著者
関根 良平 佐々木 達 小田 隆史 増田 聡
出版者
公益社団法人 日本地理学会
雑誌
日本地理学会発表要旨集
巻号頁・発行日
vol.2014, 2014

報告者らは2013年1~2月に本報告と同じ福島県いわき市の市民を対象に食料品の購買行動と意識に関して調査を実施し、2013年日本地理学会秋季福島大会において佐々木(2013)として報告している。そこでは①野菜の購入先は食品スーパーが主流である。震災前後で購入先に大きな変化は見られない。②野菜を購入する際に重視されているのは産地、鮮度、価格の3要素である。風評と関連する放射性物質の検査はこれに続く結果となっており、原発事故以降に新たな判断材料として加わった。③購入産地は県外産にシフトしている。ただし、産地表示や検査結果を気にする反面、判断に用いる情報ソースは二次情報、三次情報である可能性も否定できない。④購買行動において国の基準値や検査結果に対して認知されているが,信頼度という点においては低い。
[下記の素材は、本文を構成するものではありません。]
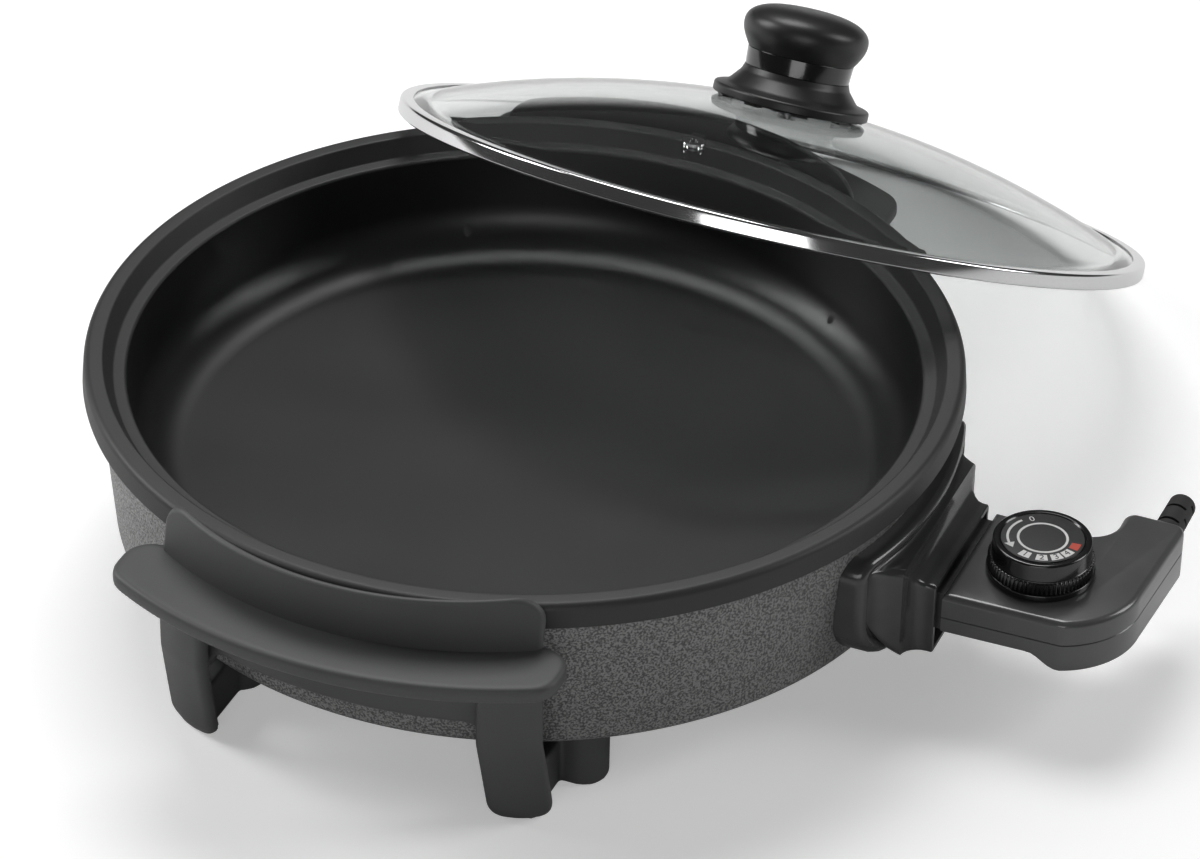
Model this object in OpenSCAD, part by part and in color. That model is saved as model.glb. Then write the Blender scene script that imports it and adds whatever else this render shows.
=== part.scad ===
// Electric party pan: a round cast pan with two handles on legs, a glass lid set down behind it,
// and a pull-out control plug with a temperature dial. Origin on the pan's axis at table level,
// +X towards the control plug, +Y towards the rear handle.

/* [Pan] */
// Outer radius of the pan's rim
pan_r = 210; // [200:1:220]
// Height of the rim above the table
rim_z = 120; // [116:0.5:124]
// Height of the cooking floor above the table
floor_z = 60; // [58:0.5:64]
// Thickness of the cooking floor
floor_t = 4; // [3:0.5:6]
// Radius of the curve between the cooking floor and the wall
floor_curve_r = 25; // [15:1:35]
// Inner radius of the ledge that carries the lid
ledge_r = 190; // [186:1:192]
// Depth of the ledge below the rim
ledge_drop = 9; // [7:0.5:11]
// Outer radius of the wall just under the rim
wall_top_r = 203.5; // [202:0.5:204]
// Outer radius that the wall tapers to at the height of its lower edge
wall_low_r = 197.2; // [196:0.2:199]
// Height of the wall's lower edge above the table
wall_low_z = 31.5; // [30:0.5:33]
// Radius of the curve at the wall's lower edge
wall_foot_r = 6; // [5:0.5:8]
// Thickness of the skirt that hides the heating element
skirt_t = 4; // [3:0.5:4.5]

/* [Heating] */
// Radius of the element's ring, to the middle of its tube
element_ring_r = 130; // [115:1:145]
// Diameter of the element's tube
element_d = 7.5; // [6.5:0.5:8.5]
// Distance from the middle to each contact pin
pin_y = 14; // [13:0.5:16]
// Diameter of a contact pin
pin_d = 6; // [5:0.5:6.5]
// Height of the pins and of the probe above the table
pin_z = 51.5; // [51:0.25:51.5]

/* [Handles] */
// Height of the handle's shelf above the table
shelf_z = 102; // [98:0.5:104]
// Thickness of the shelf
shelf_t = 8; // [6:0.5:10]
// Half the length of the shelf
shelf_half = 109.5; // [105:0.5:116]
// Radius of the shelf's outer arc
shelf_arc_r = 221; // [215:1:228]
// Distance of that arc's centre from the pan's axis
shelf_arc_y = 30; // [26:1:34]
// Height of the top of the heat guard above the table
guard_z = 127; // [120:0.5:128]
// Thickness of the heat guard
guard_t = 4; // [3:0.5:5]
// Outer radius of the apron and of the legs about the pan's axis
apron_r = 214; // [212:0.5:216]
// Height of the apron's lower edge above the table
apron_z = 56; // [50:1:64]
// Distance from the middle to a leg's inner side
leg_in = 68; // [66:0.5:70]
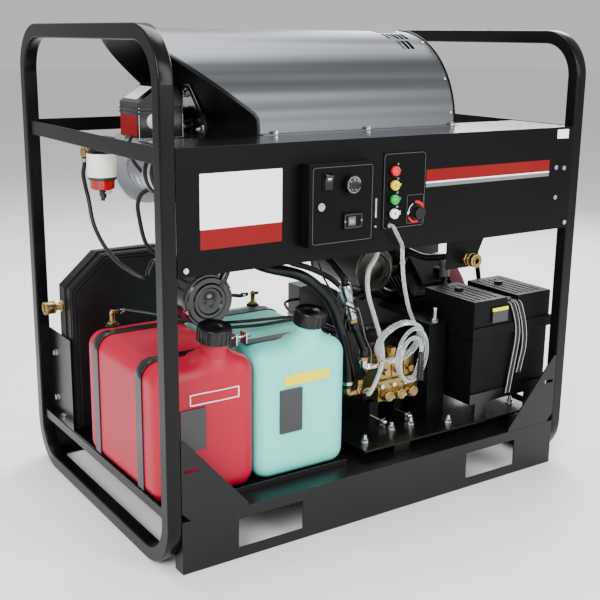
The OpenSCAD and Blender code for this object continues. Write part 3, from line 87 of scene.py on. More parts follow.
lamp("front_left_lamp", (-3.4, -2.4, 2.8), 2.2, 260)
lamp("front_right_lamp", (1.4, -4.0, 2.2), 2.4, 150)
lamp("overhead_lamp", (0.2, 0.9, 3.8), 2.6, 190)
lamp("rear_lamp", (2.8, 2.2, 2.4), 2.0, 120)

world = bpy.data.worlds.new("studio")
world.use_nodes = True
sky = world.node_tree.nodes["Background"].inputs
sky["Color"].default_value, sky["Strength"].default_value = (1, 1, 1, 1), 0.62
scene.world = world

floor_half = 30
floor_mesh = bpy.data.meshes.new("floor")
floor_mesh.from_pydata([(i * floor_half, j * floor_half, -0.001) for i, j in ((-1, -1), (1, -1), (1, 1), (-1, 1))],
                       [], [(0, 1, 2, 3)])
floor = add("floor", floor_mesh)


def shade(code):
    """Linear colour of a #rrggbb code: the display curve undone."""
    c = np.array([int(code[i:i + 2], 16) for i in (1, 3, 5)]) / 255
    return tuple(np.where(c <= 0.04045, c / 12.92, ((c + 0.055) / 1.055) ** 2.4).tolist()) + (1.0,)


def noise(mat, scale, detail, lay):
    """Noise node of a material, laid over the object's own coordinates."""
    texture = mat.node_tree.nodes.new("ShaderNodeTexNoise")
    texture.inputs["Scale"].default_value, texture.inputs["Detail"].default_value = scale, detail
    mat.node_tree.links.new(lay.outputs["Vector"], texture.inputs["Vector"])
    return texture


def emboss(mat, texture, strength, depth, target):
    """Bump node that lifts a noise by a depth in metres, into another node's normal."""
    bump = mat.node_tree.nodes.new("ShaderNodeBump")
    bump.inputs["Strength"].default_value, bump.inputs["Distance"].default_value = strength, depth
    mat.node_tree.links.new(texture.outputs["Fac"], bump.inputs["Height"])
    mat.node_tree.links.new(bump.outputs["Normal"], target.inputs["Normal"])


def finish(name, colour, rough, metal=0.0, mottle=0.12, patch=6.0, grain=500.0, relief=0.08,
           stretch=(1, 1, 1), coat=0.0, clear=0.0, scatter=0.0, shine=0.5):
    """Surface finish: a broad noise shifts the colour by the share mottle either way and
    the roughness by a sixth, and a fine noise lifts the grain as bump."""
    mat = bpy.data.materials.new(name)
    mat.use_nodes = True
    nodes, links = mat.node_tree.nodes, mat.node_tree.links
    shader = nodes["Principled BSDF"]
    place = nodes.new("ShaderNodeTexCoord")
    lay = nodes.new("ShaderNodeMapping")
    lay.inputs["Scale"].default_value = stretch
    links.new(place.outputs["Object"], lay.inputs["Vector"])
    cloud = noise(mat, patch, 4, lay)
    tone = nodes.new("ShaderNodeValToRGB")
    low, high = tone.color_ramp.elements
    low.position, high.position = 0.35, 0.65
    base = shade(colour)
    low.color = tuple(c * (1 - mottle) for c in base[:3]) + (1,)
    high.color = tuple(min(1, c * (1 + mottle)) for c in base[:3]) + (1,)
    links.new(cloud.outputs["Fac"], tone.inputs["Fac"])
    links.new(tone.outputs["Color"], shader.inputs["Base Color"])
    gloss = nodes.new("ShaderNodeMapRange")
    gloss.inputs["From Min"].default_value, gloss.inputs["From Max"].default_value = 0.3, 0.7
    gloss.inputs["To Min"].default_value, gloss.inputs["To Max"].default_value = rough * 0.84, rough * 1.16
    links.new(cloud.outputs["Fac"], gloss.inputs["Value"])
    links.new(gloss.outputs["Result"], shader.inputs["Roughness"])
    emboss(mat, noise(mat, grain, 2, lay), relief, 0.0008, shader)
    for entry, value in (("Metallic", metal), ("Specular IOR Level", shine), ("Coat Weight", coat),
                         ("Coat Roughness", 0.12), ("Transmission Weight", clear), ("Subsurface Weight", scatter),
                         ("Subsurface Radius", (0.02, 0.012, 0.008))):
        shader.inputs[entry].default_value = value
    return mat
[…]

野菜の購買基準は,「放射性物質の検査」と答える人も多いが,風評とは関連性のない「価格」を挙げる人が多い。しかし、「価格」要因は消費者サイドに起因するのではなく現在の小売主導の流通構システムから発生している可能性がある。といった諸点を指摘した。本報告は、こうした風評被害の特性と構造の変化、もしくはその「変容しにくさ」が働くメカニズムを解明したい。これは、事故より3年を経てもなお、汚染水や除染廃棄物問題が復興の足かせとなっている福島県では、調査研究においても一過性ではない継続的な視点が不可欠と考えるからである。